§ **TASK DESCRIPTION**:
From the line containing "Write part 2" through the line containing "return np.hypot(p[..., 0], p[..., 1]", retype each line exactly; include both end lines and nothing beyond them.

§ **DATA PROVIDED**:
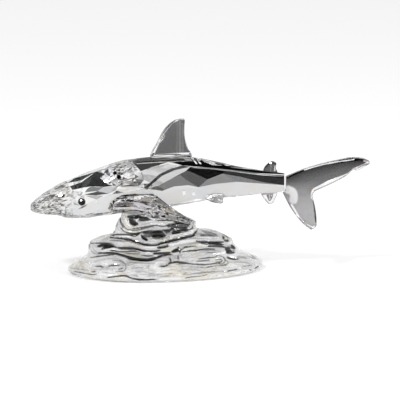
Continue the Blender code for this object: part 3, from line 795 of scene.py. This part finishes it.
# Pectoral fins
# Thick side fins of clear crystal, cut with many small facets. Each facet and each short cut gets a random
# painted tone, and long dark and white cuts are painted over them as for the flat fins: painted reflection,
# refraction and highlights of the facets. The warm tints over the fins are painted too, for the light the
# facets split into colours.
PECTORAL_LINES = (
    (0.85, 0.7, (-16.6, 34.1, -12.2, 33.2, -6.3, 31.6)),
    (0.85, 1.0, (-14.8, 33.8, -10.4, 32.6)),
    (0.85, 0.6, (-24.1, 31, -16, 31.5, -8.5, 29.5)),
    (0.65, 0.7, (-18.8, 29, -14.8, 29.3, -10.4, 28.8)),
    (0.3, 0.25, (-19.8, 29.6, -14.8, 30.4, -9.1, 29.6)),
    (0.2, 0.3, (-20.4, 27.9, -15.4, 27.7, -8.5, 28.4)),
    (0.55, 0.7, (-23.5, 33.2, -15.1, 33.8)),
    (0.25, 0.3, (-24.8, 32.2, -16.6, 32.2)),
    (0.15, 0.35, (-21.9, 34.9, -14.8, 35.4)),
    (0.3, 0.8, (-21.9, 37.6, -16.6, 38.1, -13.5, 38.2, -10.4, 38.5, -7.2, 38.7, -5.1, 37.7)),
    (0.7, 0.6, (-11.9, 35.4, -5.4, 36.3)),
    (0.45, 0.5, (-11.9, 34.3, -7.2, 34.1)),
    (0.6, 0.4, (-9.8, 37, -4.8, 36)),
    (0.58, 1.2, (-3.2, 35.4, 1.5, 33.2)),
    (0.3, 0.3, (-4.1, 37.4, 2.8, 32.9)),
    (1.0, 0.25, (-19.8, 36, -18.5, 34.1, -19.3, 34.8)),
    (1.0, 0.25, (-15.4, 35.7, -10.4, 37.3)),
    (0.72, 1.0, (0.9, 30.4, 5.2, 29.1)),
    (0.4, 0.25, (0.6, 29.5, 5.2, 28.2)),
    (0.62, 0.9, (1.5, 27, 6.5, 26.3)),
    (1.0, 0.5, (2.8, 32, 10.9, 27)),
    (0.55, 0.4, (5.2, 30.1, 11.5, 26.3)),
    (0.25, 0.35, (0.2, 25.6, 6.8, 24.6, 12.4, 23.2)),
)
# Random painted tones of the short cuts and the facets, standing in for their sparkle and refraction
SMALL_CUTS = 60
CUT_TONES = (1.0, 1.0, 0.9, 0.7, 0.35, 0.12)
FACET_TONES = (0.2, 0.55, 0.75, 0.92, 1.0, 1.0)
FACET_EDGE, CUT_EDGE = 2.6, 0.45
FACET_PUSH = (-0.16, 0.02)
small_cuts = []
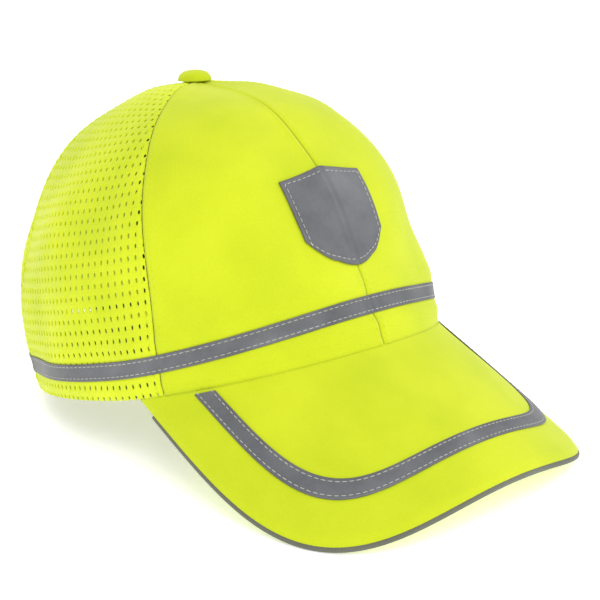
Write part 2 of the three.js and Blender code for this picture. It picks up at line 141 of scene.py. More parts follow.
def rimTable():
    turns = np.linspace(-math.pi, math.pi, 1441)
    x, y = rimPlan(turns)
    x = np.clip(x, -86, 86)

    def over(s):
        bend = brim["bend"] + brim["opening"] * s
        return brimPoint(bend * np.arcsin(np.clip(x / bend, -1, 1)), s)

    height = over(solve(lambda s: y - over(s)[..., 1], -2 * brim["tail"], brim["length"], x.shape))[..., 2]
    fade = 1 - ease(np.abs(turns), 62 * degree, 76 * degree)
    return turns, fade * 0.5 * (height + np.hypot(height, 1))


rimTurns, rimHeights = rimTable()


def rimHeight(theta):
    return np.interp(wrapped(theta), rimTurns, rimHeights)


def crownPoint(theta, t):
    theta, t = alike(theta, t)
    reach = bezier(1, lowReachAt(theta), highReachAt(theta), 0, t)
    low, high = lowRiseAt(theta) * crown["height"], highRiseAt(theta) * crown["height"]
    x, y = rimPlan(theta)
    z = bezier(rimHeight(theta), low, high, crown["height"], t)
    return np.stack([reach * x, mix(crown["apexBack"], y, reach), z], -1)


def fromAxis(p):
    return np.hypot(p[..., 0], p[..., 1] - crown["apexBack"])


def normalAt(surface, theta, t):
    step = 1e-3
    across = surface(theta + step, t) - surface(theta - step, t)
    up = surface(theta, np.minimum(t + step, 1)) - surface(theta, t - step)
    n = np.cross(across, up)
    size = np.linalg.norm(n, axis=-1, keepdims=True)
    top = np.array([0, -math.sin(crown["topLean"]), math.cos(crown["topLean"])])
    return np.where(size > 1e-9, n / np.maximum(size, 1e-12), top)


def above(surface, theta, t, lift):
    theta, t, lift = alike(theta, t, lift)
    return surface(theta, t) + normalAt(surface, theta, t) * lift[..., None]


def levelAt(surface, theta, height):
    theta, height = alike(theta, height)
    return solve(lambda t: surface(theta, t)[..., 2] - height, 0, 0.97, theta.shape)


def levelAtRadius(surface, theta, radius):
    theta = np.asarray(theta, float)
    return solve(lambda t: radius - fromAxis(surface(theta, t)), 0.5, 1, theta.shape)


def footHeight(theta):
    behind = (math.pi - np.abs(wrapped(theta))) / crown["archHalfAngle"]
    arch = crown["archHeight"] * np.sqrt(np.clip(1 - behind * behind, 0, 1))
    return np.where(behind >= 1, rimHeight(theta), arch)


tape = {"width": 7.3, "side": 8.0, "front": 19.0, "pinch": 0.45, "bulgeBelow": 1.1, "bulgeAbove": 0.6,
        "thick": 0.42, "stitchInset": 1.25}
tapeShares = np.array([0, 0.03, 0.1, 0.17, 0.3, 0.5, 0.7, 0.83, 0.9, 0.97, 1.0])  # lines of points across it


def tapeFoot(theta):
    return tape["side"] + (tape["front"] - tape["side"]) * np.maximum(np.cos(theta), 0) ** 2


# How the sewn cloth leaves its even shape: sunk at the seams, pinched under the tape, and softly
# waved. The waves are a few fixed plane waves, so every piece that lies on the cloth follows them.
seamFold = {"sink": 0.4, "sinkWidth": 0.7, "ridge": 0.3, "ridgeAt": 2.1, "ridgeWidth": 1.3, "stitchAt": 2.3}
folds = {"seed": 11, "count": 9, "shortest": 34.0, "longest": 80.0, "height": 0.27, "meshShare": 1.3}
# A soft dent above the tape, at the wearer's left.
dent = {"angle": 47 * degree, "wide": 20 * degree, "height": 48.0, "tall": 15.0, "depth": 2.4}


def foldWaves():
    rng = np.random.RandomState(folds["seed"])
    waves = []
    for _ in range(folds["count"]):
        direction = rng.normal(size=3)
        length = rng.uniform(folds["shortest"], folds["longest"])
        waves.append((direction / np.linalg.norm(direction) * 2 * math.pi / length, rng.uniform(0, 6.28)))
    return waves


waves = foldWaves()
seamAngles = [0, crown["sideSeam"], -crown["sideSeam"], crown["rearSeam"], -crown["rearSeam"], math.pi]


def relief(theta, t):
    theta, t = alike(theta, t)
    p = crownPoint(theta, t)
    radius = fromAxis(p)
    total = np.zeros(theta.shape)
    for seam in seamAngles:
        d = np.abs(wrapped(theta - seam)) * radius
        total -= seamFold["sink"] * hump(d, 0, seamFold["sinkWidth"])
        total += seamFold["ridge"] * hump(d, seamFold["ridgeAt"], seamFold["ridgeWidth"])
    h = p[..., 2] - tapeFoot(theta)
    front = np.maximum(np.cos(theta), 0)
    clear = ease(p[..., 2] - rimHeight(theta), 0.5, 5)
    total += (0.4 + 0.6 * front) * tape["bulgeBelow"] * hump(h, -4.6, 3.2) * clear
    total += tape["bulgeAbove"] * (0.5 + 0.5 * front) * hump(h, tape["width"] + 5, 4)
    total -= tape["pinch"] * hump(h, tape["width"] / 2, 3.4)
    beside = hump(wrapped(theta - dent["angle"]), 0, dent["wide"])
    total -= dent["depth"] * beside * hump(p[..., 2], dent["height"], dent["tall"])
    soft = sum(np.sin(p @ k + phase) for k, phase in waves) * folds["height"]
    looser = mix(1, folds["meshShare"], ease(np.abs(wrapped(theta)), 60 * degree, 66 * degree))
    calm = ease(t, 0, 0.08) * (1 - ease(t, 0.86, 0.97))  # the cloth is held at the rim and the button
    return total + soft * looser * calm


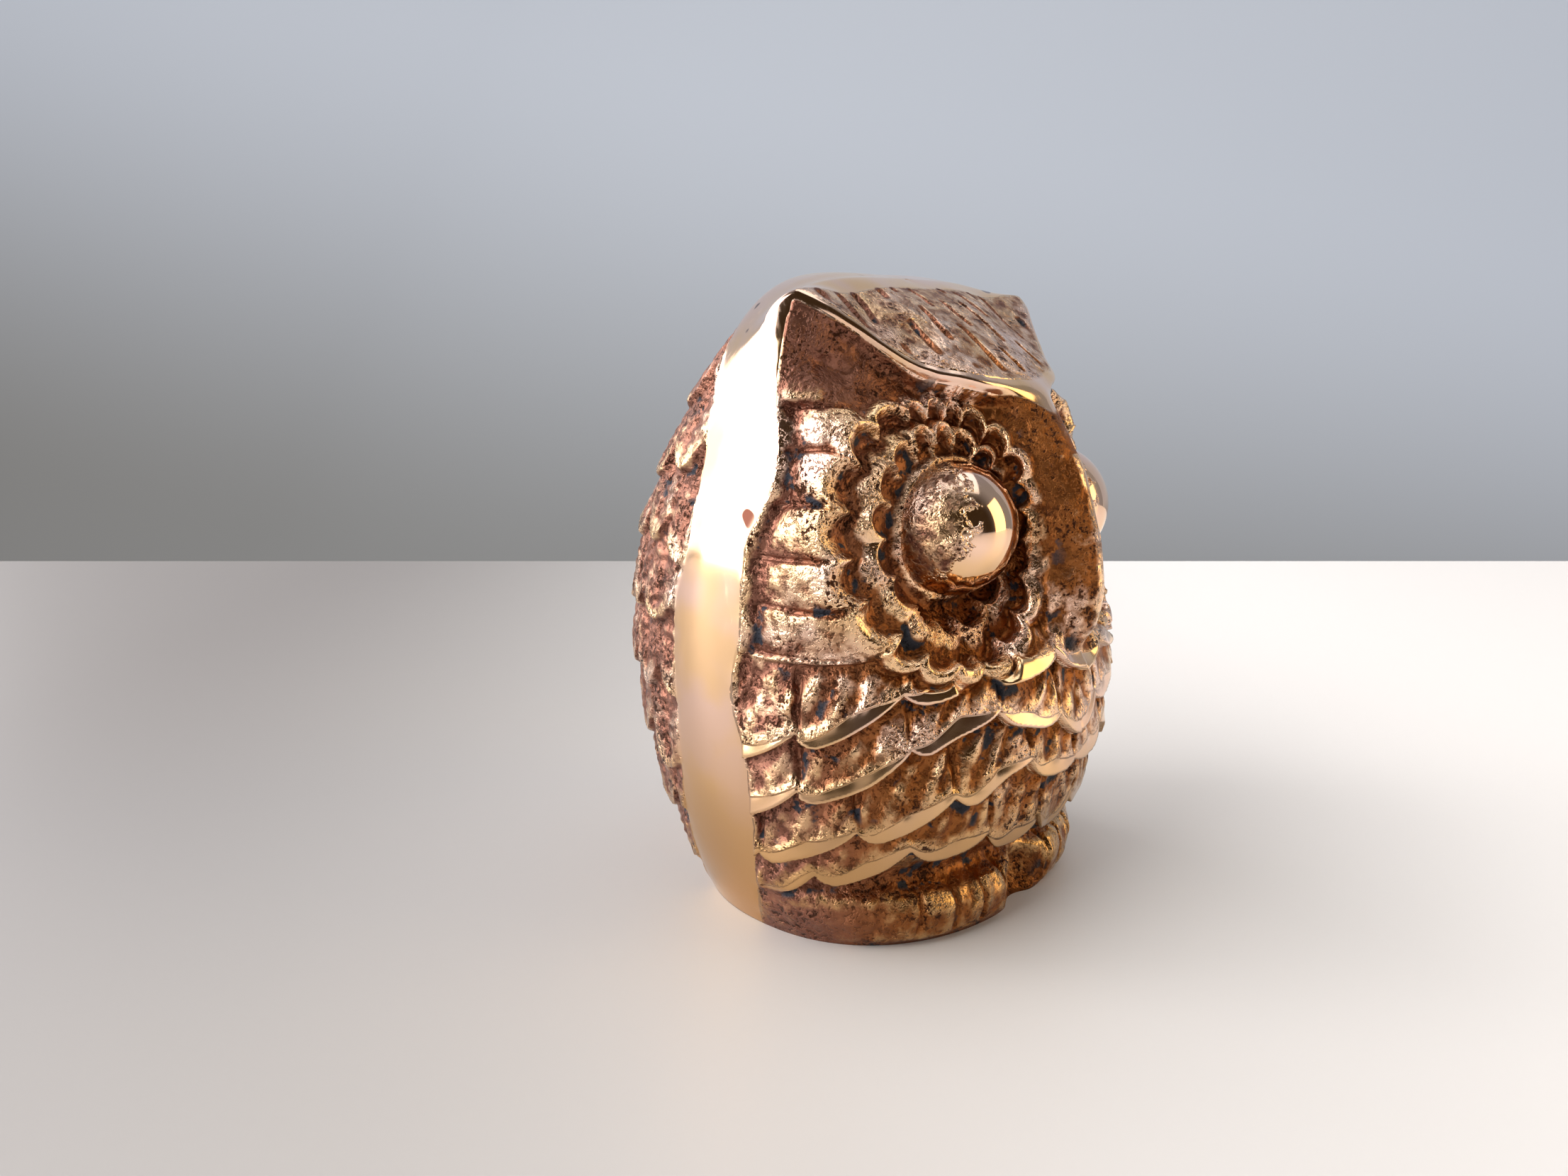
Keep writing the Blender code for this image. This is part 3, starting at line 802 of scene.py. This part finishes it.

§ **EXERCISE RESPONSE**:
Write part 2 of the three.js and Blender code for this picture. It picks up at line 141 of scene.py. More parts follow.
def rimTable():
    turns = np.linspace(-math.pi, math.pi, 1441)
    x, y = rimPlan(turns)
    x = np.clip(x, -86, 86)

    def over(s):
        bend = brim["bend"] + brim["opening"] * s
        return brimPoint(bend * np.arcsin(np.clip(x / bend, -1, 1)), s)

    height = over(solve(lambda s: y - over(s)[..., 1], -2 * brim["tail"], brim["length"], x.shape))[..., 2]
    fade = 1 - ease(np.abs(turns), 62 * degree, 76 * degree)
    return turns, fade * 0.5 * (height + np.hypot(height, 1))


rimTurns, rimHeights = rimTable()


def rimHeight(theta):
    return np.interp(wrapped(theta), rimTurns, rimHeights)


def crownPoint(theta, t):
    theta, t = alike(theta, t)
    reach = bezier(1, lowReachAt(theta), highReachAt(theta), 0, t)
    low, high = lowRiseAt(theta) * crown["height"], highRiseAt(theta) * crown["height"]
    x, y = rimPlan(theta)
    z = bezier(rimHeight(theta), low, high, crown["height"], t)
    return np.stack([reach * x, mix(crown["apexBack"], y, reach), z], -1)


def fromAxis(p):
    return np.hypot(p[..., 0], p[..., 1] - crown["apexBack"])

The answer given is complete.